Les anciens, en effet, distinguaient par leur origine des batraciens de trois sortes : les uns provenant de parens semblables à eux-mêmes, d’autres naissant de la corruption et se formant de toutes pièces dans les marais lorsque le soleil du printemps en met la fange en fermentation, d’autres enfin tombant du ciel sur terre, ou naissant subitement sur la poussière des chemins, sous l’influence vivifiante d’une pluie d’été.

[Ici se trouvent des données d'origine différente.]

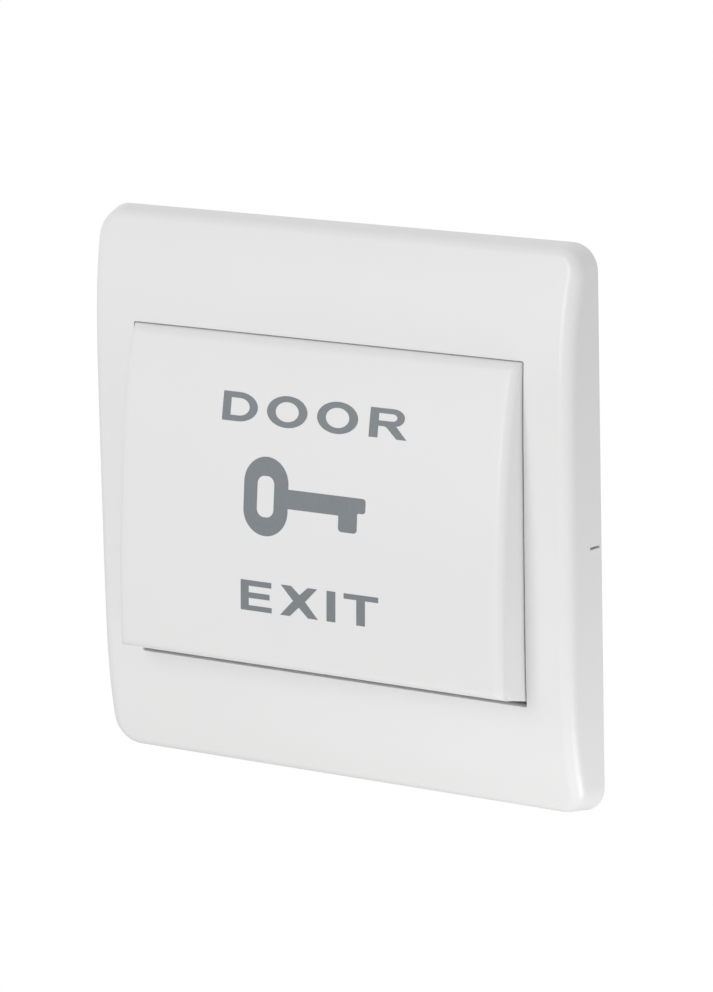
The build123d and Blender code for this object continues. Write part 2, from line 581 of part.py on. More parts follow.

Les premiers, disaient-ils, perpétuent leur race par les moyens ordinaires ; ils vivent plusieurs années, et à l’approche de l’hiver, ils vont chercher dans des trous profonds un asile contre le froid. Les autres ne durent qu’une saison, et à la fin de l’automne, ils se résolvent en limon pour renaître six mois plus tard. Les derniers enfin ont une existence plus courte encore et qui ne s’étend guère au-delà d’un jour.

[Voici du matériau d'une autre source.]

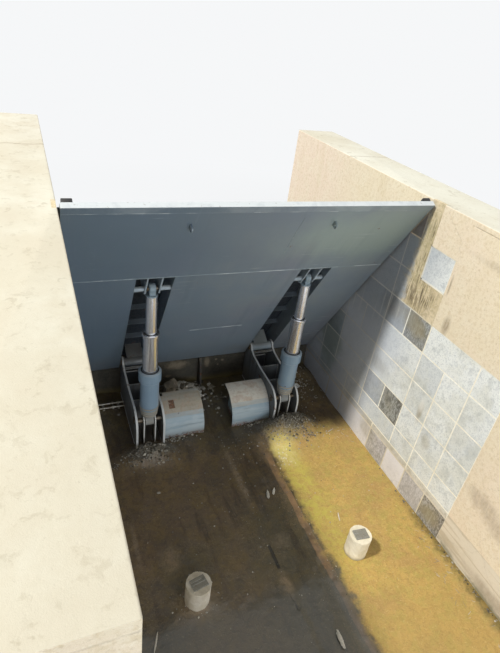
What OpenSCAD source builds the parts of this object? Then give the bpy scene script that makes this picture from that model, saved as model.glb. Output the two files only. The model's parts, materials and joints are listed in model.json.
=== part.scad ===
// Bottom-hinged flap sluice gate between two concrete piers, shown raised.
// Units mm. X across the bay, +Y upstream, +Z up. Z 0 is the underside of the works.
// The leaf is drawn in its own frame (y through its depth, z up its slope) and then leaned.
// The jacks are drawn along z from their foot pins and then leaned.

/* [Bay] */
// clear width between the two pier faces
bay_w = 2970; // [2900:10:3200]
// width of one pier
pier_w = 480; // [400:10:600]
// length of the piers along the flow
pier_l = 5200; // [5000:10:5400]
// height of the pier tops above the bay floor
pier_h = 2740; // [2700:5:2800]
// thickness of the concrete floor
floor_t = 300; // [200:10:400]
// distance from the hinge line to the downstream pier ends
down_l = 3900; // [3800:10:4000]

/* [Stone facing] */
// depth of the recess that takes the facing
recess_d = 30; // [28:1:40]
// thickness of the facing
stone_t = 28; // [18:1:28]
// width of the square slabs, which the facing's length is laid out in
slab_w = 300; // [290:1:310]
// height of each stepped course at the top of the facing
course_h = 308; // [290:1:310]
// distance from the hinge line to the facing's downstream end
facing_end = 2605; // [2550:5:2650]
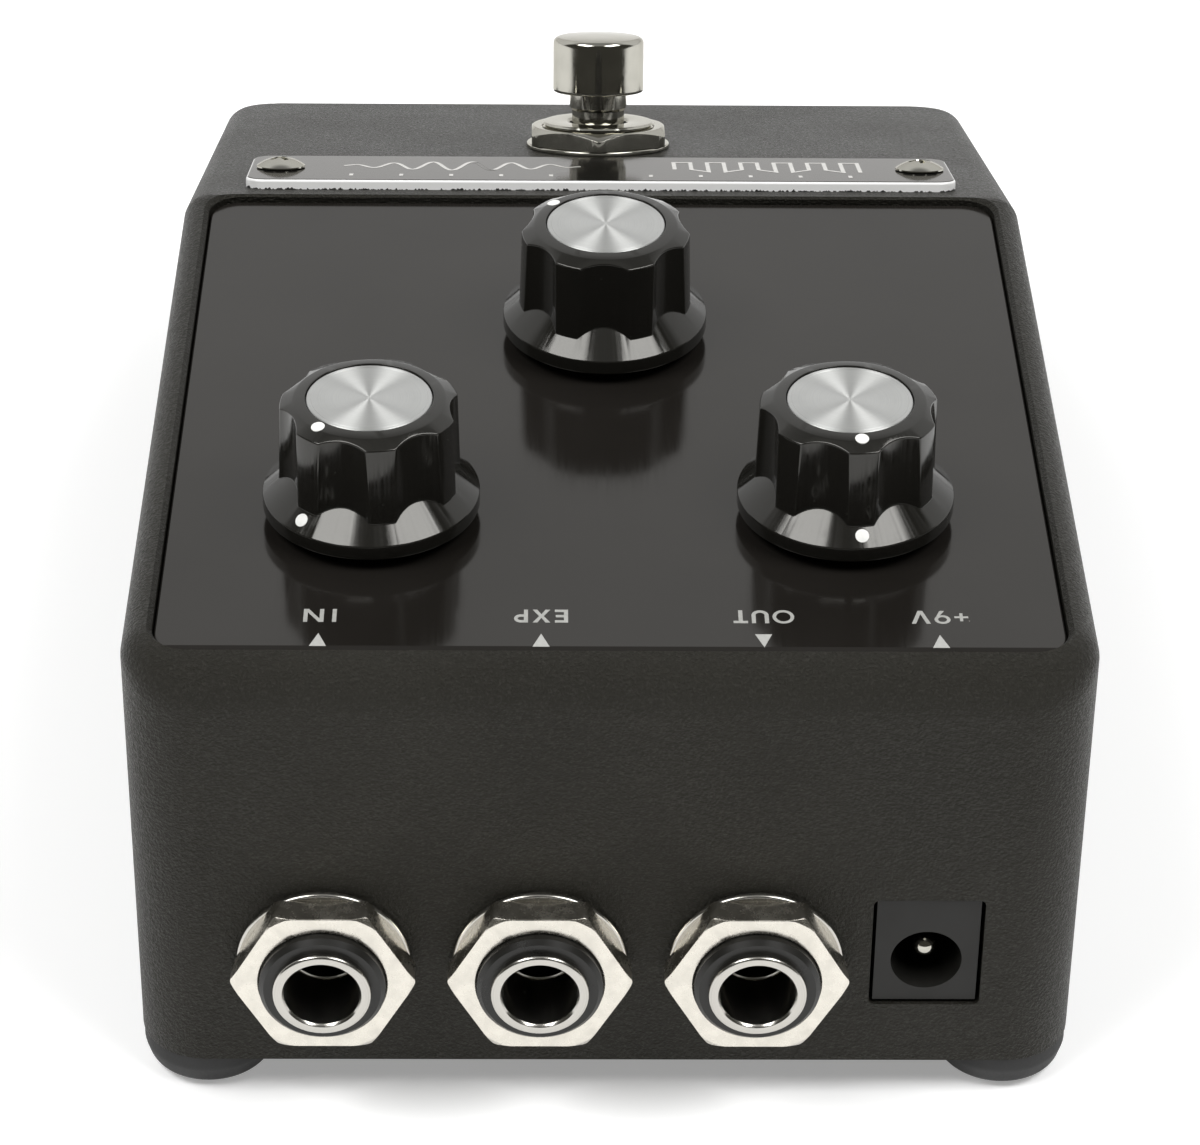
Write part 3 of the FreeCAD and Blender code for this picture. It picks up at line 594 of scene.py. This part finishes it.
def knob_shape(pointer):
    """The fluted body, its conical skirt and its hollow underside as one closed skin."""
    shares = (0.0, 0.2, 0.4, 0.6, 0.76, 0.86, 0.91, 0.95, 0.98, 1.0, 1.02, 1.05, 1.09, 1.16, 1.3)
    half_pitch = math.pi / LOBES
    columns = []
    for flute in range(LOBES):
        start = math.radians(pointer) + half_pitch * (2 * flute + 1)
        signed = sorted({sign * share for share in shares for sign in (-1, 1)})
        for share in signed + [None]:
            if share is None:
                top = foot = half_pitch
            else:
                top, foot = share * flute_edge(LOBE_TOP), share * flute_edge(LOBE_FOOT)
            high, low = wall_radius(LOBE_TOP, top), wall_radius(LOBE_FOOT, foot)
            skirt = rounded([
                (low, cone_height(low) + 1), (low, cone_height(low), 0.18),
                (CONE_RIM, CONE_RIM_Z, 0.22), (CONE_RIM, UNDERSIDE, 0.2),
                (HOLLOW_RADIUS, UNDERSIDE, 0.15), (HOLLOW_RADIUS, HOLLOW_TOP),
                (GRIP_RADIUS, HOLLOW_TOP), (GRIP_RADIUS, GRIP_TOP), (0, GRIP_TOP)])[1:]
            bend = min(CROWN_BEND, high - 0.3)
            crown = rounded([
                (0, DISC_SEAT), (CROWN_INNER, DISC_SEAT), (CROWN_INNER, CROWN_HIGH, 0.07),
                (bend, crown_height(bend), 0.5), (high, crown_height(high) - 0.08, 0.2),
                (high, crown_height(high) - 2)])[:-1]
            column = [(r, z, start + top) for r, z in crown]
            column += [(r, z, start + foot) for r, z in skirt]
            columns.append(column)
    return spin(columns, closed=False)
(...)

Il n’y a aucune réflexion à faire relativement au premier mode de génération, et quant au second, il suffit de rappeler que jusque vers la fin du xviiie siècle, il était généralement admis, non-seulement pour le plus grand nombre des insectes, mais encore pour plusieurs petits mammifères. Depuis qu’il a été démontré que, dans la plupart des cas où l’on avait cru voir des animaux naissant de la corruption, il y avait réellement une filiation à la manière ordinaire, on n’a plus voulu admettre, pour aucun cas, de génération spontanée ; peut-être a-t-on raison, mais toujours est-il vrai que jusqu’à présent on n’est point parvenu à se rendre raison de l’apparition de certains animaux, notamment de celle de presque tous les vers intestinaux.

Pour ce qui est de la troisième origine, je dois dire qu’elle n’était pas admise par tous les anciens, et ainsi, un naturaliste de l’école observatrice, un disciple d’Aristote, Théophraste, croit qu’on s’était fait illusion sur ce point et montre d’où avait pu venir l’erreur. Son maître, je le pense, n’eût pas tranché ainsi la question, et de ce qu’on avait pu se tromper quelquefois, il n’eût pas conclu qu’on avait dû se tromper toujours.